▶ **Work to be completed**
Output every entry exactly as given.

* Start Data lines *

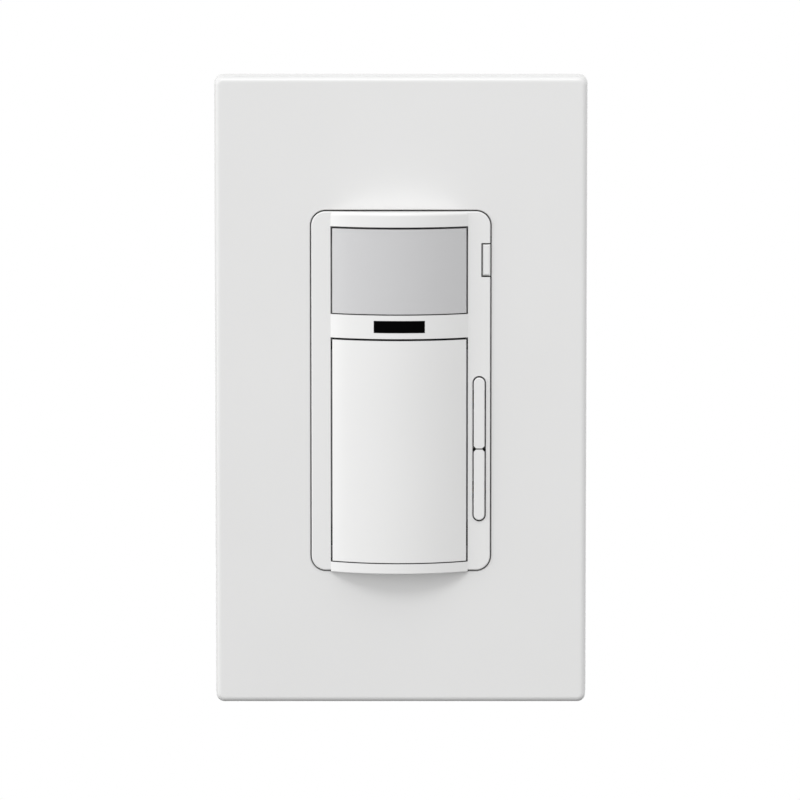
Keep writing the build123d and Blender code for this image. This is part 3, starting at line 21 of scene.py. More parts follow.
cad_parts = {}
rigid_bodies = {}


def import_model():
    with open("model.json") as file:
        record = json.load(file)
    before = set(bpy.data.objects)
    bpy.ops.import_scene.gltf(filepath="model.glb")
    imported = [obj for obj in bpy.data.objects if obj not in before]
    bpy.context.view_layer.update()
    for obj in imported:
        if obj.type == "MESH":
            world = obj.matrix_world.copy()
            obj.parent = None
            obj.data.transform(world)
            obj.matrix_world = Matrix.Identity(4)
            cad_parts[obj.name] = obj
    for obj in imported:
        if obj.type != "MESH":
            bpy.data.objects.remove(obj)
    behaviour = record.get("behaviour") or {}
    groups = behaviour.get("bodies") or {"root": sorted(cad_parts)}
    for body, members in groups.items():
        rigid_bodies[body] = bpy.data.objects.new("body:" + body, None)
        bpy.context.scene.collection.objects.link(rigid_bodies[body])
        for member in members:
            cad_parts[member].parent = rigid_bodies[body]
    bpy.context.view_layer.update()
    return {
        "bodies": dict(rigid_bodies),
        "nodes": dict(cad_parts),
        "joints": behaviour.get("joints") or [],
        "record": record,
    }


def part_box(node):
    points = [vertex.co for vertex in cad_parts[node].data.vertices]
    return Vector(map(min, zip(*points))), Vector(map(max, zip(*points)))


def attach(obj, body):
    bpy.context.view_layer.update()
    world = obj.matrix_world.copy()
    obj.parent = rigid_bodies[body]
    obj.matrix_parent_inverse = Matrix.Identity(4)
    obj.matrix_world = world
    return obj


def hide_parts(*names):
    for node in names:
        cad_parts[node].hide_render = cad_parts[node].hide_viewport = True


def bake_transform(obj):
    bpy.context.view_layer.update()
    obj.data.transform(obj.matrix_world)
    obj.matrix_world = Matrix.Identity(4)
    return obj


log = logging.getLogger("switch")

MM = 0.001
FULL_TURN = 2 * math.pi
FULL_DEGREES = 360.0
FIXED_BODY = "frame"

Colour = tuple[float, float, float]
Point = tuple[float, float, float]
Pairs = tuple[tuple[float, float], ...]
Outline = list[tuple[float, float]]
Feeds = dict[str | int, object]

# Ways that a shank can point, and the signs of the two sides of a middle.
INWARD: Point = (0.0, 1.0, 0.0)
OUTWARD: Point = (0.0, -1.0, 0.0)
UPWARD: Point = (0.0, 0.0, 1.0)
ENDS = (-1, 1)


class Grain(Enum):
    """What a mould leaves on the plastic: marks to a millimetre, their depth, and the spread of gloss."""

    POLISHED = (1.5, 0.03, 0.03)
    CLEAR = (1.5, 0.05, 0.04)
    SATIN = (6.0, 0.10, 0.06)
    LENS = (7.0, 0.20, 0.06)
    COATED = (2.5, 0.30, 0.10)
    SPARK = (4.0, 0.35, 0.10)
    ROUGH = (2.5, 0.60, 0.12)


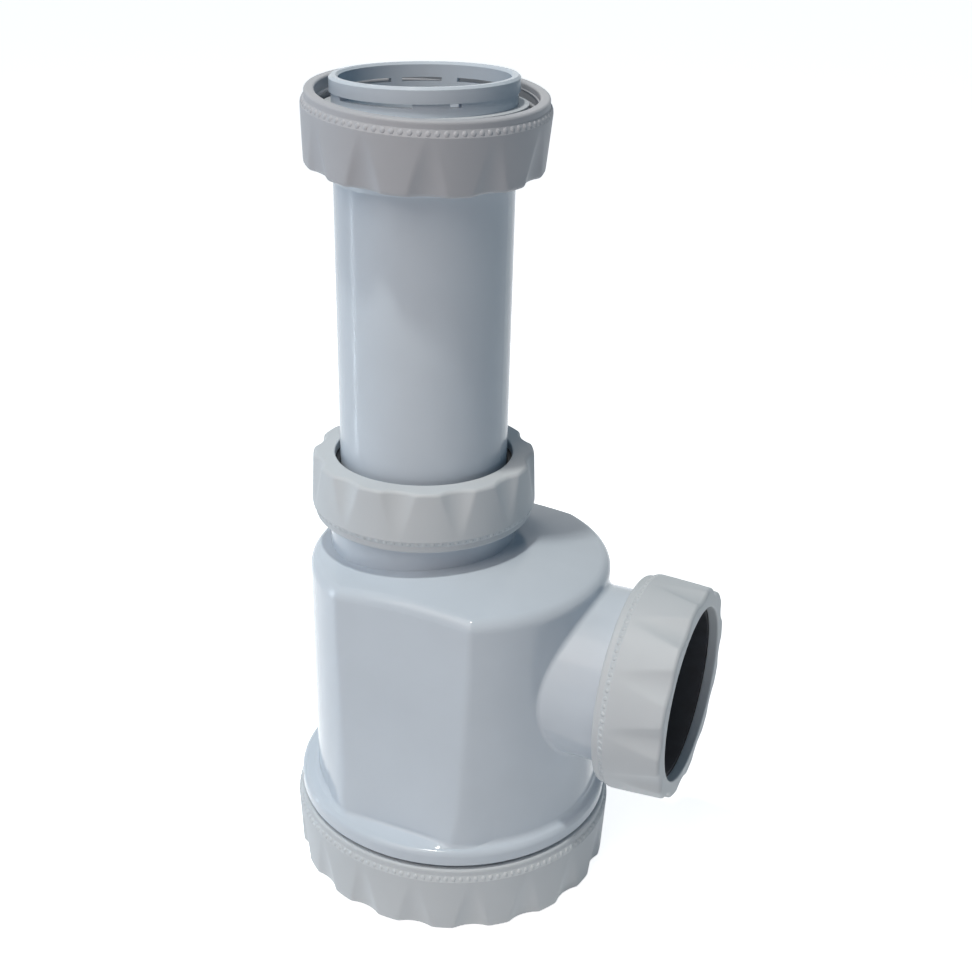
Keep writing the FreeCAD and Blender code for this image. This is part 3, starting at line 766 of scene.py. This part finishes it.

* End Data lines *

▶ **Final result**
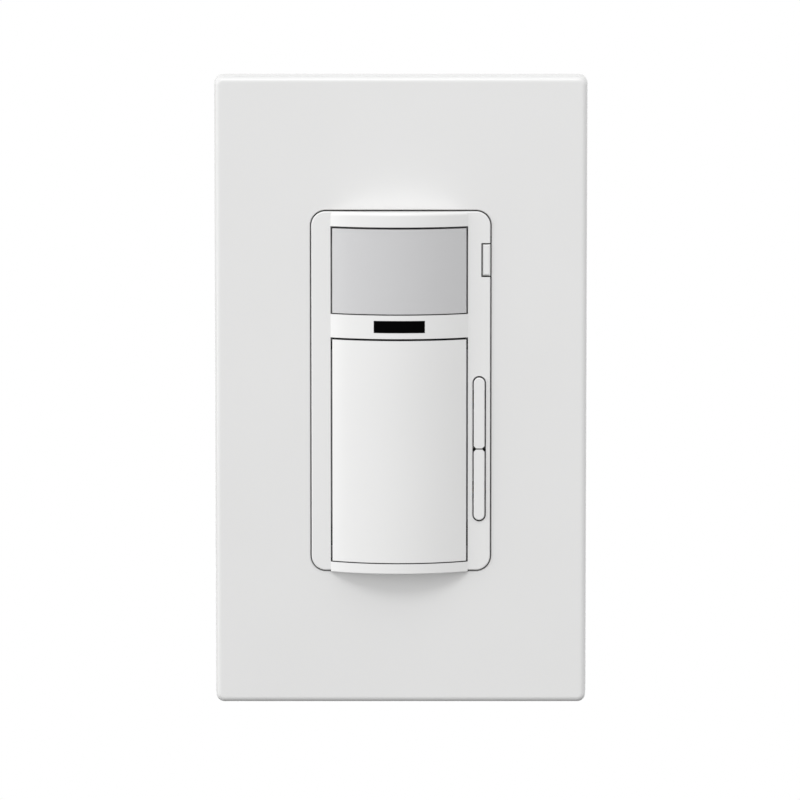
Keep writing the build123d and Blender code for this image. This is part 3, starting at line 21 of scene.py. More parts follow.
cad_parts = {}
rigid_bodies = {}


def import_model():
    with open("model.json") as file:
        record = json.load(file)
    before = set(bpy.data.objects)
    bpy.ops.import_scene.gltf(filepath="model.glb")
    imported = [obj for obj in bpy.data.objects if obj not in before]
    bpy.context.view_layer.update()
    for obj in imported:
        if obj.type == "MESH":
            world = obj.matrix_world.copy()
            obj.parent = None
            obj.data.transform(world)
            obj.matrix_world = Matrix.Identity(4)
            cad_parts[obj.name] = obj
    for obj in imported:
        if obj.type != "MESH":
            bpy.data.objects.remove(obj)
    behaviour = record.get("behaviour") or {}
    groups = behaviour.get("bodies") or {"root": sorted(cad_parts)}
    for body, members in groups.items():
        rigid_bodies[body] = bpy.data.objects.new("body:" + body, None)
        bpy.context.scene.collection.objects.link(rigid_bodies[body])
        for member in members:
            cad_parts[member].parent = rigid_bodies[body]
    bpy.context.view_layer.update()
    return {
        "bodies": dict(rigid_bodies),
        "nodes": dict(cad_parts),
        "joints": behaviour.get("joints") or [],
        "record": record,
    }


def part_box(node):
    points = [vertex.co for vertex in cad_parts[node].data.vertices]
    return Vector(map(min, zip(*points))), Vector(map(max, zip(*points)))


def attach(obj, body):
    bpy.context.view_layer.update()
    world = obj.matrix_world.copy()
    obj.parent = rigid_bodies[body]
    obj.matrix_parent_inverse = Matrix.Identity(4)
    obj.matrix_world = world
    return obj


def hide_parts(*names):
    for node in names:
        cad_parts[node].hide_render = cad_parts[node].hide_viewport = True


def bake_transform(obj):
    bpy.context.view_layer.update()
    obj.data.transform(obj.matrix_world)
    obj.matrix_world = Matrix.Identity(4)
    return obj


log = logging.getLogger("switch")

MM = 0.001
FULL_TURN = 2 * math.pi
FULL_DEGREES = 360.0
FIXED_BODY = "frame"

Colour = tuple[float, float, float]
Point = tuple[float, float, float]
Pairs = tuple[tuple[float, float], ...]
Outline = list[tuple[float, float]]
Feeds = dict[str | int, object]

# Ways that a shank can point, and the signs of the two sides of a middle.
INWARD: Point = (0.0, 1.0, 0.0)
OUTWARD: Point = (0.0, -1.0, 0.0)
UPWARD: Point = (0.0, 0.0, 1.0)
ENDS = (-1, 1)


class Grain(Enum):
    """What a mould leaves on the plastic: marks to a millimetre, their depth, and the spread of gloss."""

    POLISHED = (1.5, 0.03, 0.03)
    CLEAR = (1.5, 0.05, 0.04)
    SATIN = (6.0, 0.10, 0.06)
    LENS = (7.0, 0.20, 0.06)
    COATED = (2.5, 0.30, 0.10)
    SPARK = (4.0, 0.35, 0.10)
    ROUGH = (2.5, 0.60, 0.12)


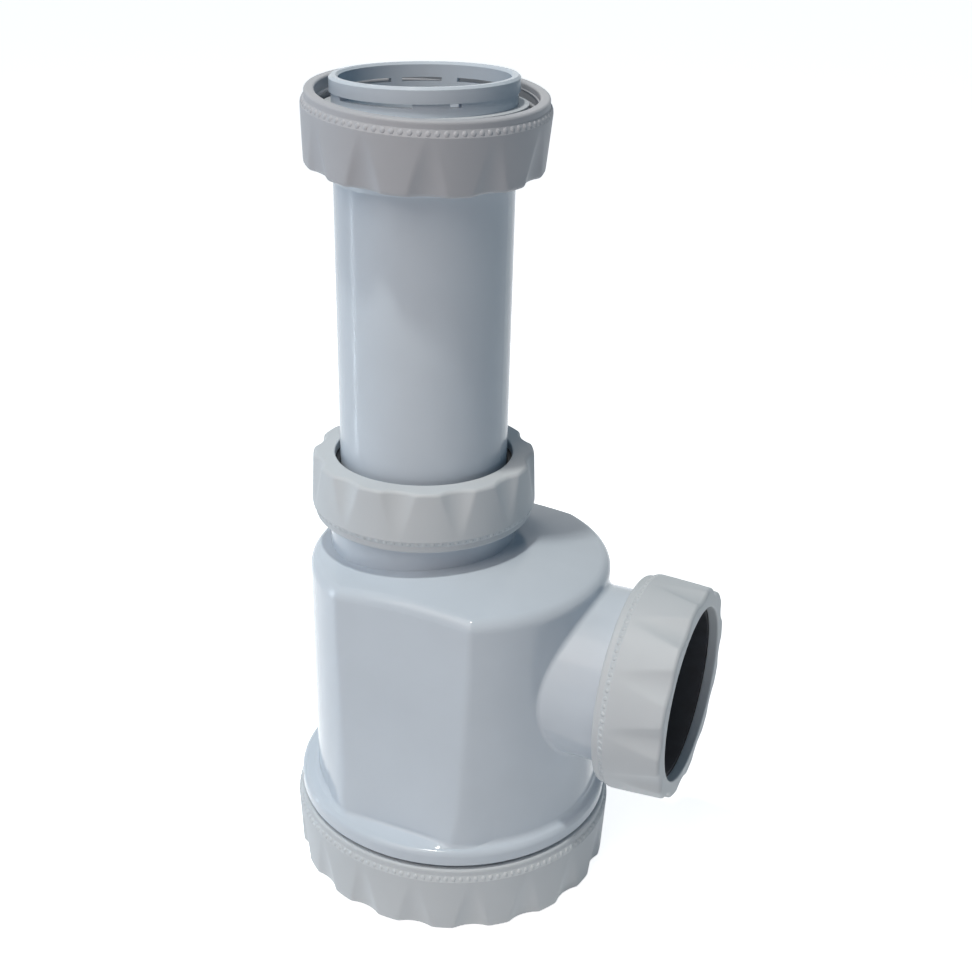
Keep writing the FreeCAD and Blender code for this image. This is part 3, starting at line 766 of scene.py. This part finishes it.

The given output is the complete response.